Getting There Or Wandering?

Every venture is a journey. When naming this blog, I was thinking of my aversion to paths. I don't always know where I'm going when I set out. And I had Robert Frost on the brain. The way, in "The Road Not Taken", the traveler looks down one road as far as he can, where it disappears into the undergrowth. With a path, you can be quite sure that you will get Somewhere. Granted, you can't see the destination, and you might miss marvelous things by choosing one path over another. But unless the path is liberally scattered with corpses in varying stages of decay, it's safe to assume that travelers before you have gotten There; maybe back again. So it's off the path that intriguing discoveries are waiting to be made. Perhaps this is justification for wandering. I'd like to take Robert Frost's traveler and shake him a little. What? Two roads? Look around you! Embrace the Undergrowth!

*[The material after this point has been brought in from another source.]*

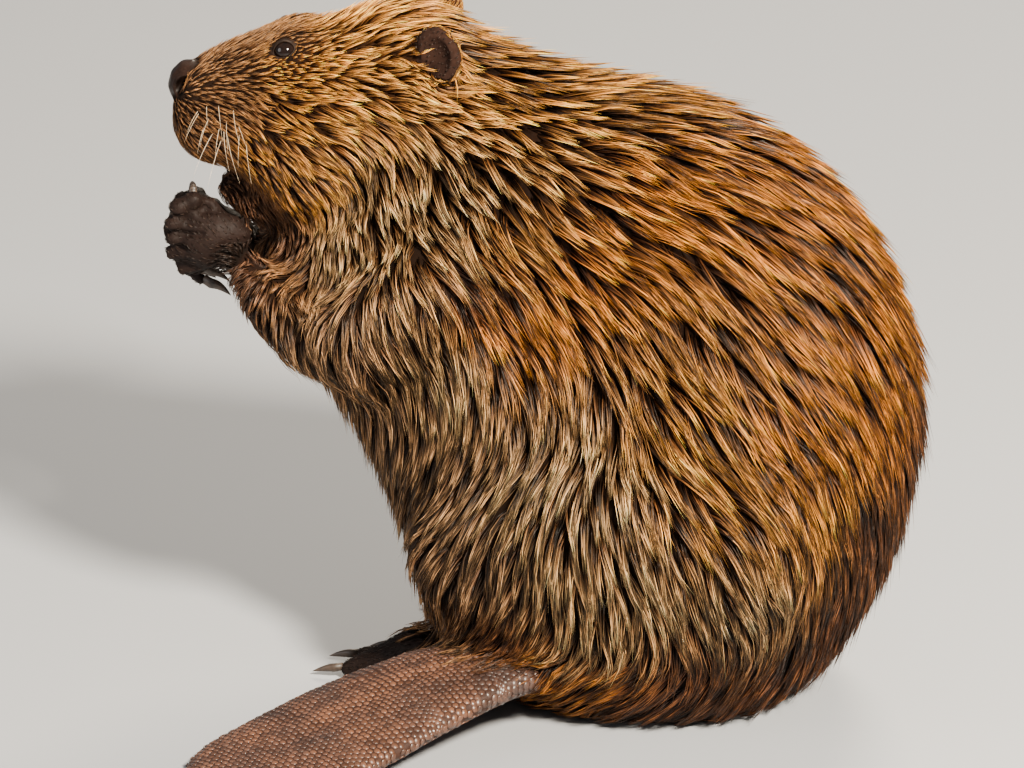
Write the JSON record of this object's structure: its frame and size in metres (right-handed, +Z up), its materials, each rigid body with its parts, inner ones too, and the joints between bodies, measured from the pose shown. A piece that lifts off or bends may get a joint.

So, getting there. A physical walk, a piece of work, life in general.
I'm doing a lot of path-gazing. From the undergrowth of course. Where I've wandered.

I plan to post about drawing and painting outside, and hopefully link to other artists whose practice is based in the landscape. In preparation for an upcoming project, I'll be gathering my thoughts on my creative process; how experience, perception, memory and energy find a physical vehicle. How by analysing and developing what is realised, I learn from the relentless repetition of the cycle.  It would be great to have some dialogue on interpretations of our relationship with the landscape. Hopefully, we'll get Somewhere.

1 comment:

  1. Oo I like the sound of that - being led along a path that leads to where no-one knows where. Although it's not, as far as I know, embodied in the Declaration of Human Rights, the "right to go missing" is a right we should exercise from time to time, if only to turn the heads of those who are shuffling along the supermarket aisles, gravitating slowly and in a clockwise direction towards the inevitable checkout.

    Oh yes, thanks for the comment you left on my blog. Nash, Sutherland and Craxton are indeed artists who have helped me glimpse a little further under the blanket of understanding, to show what goes on where culture kisses nature.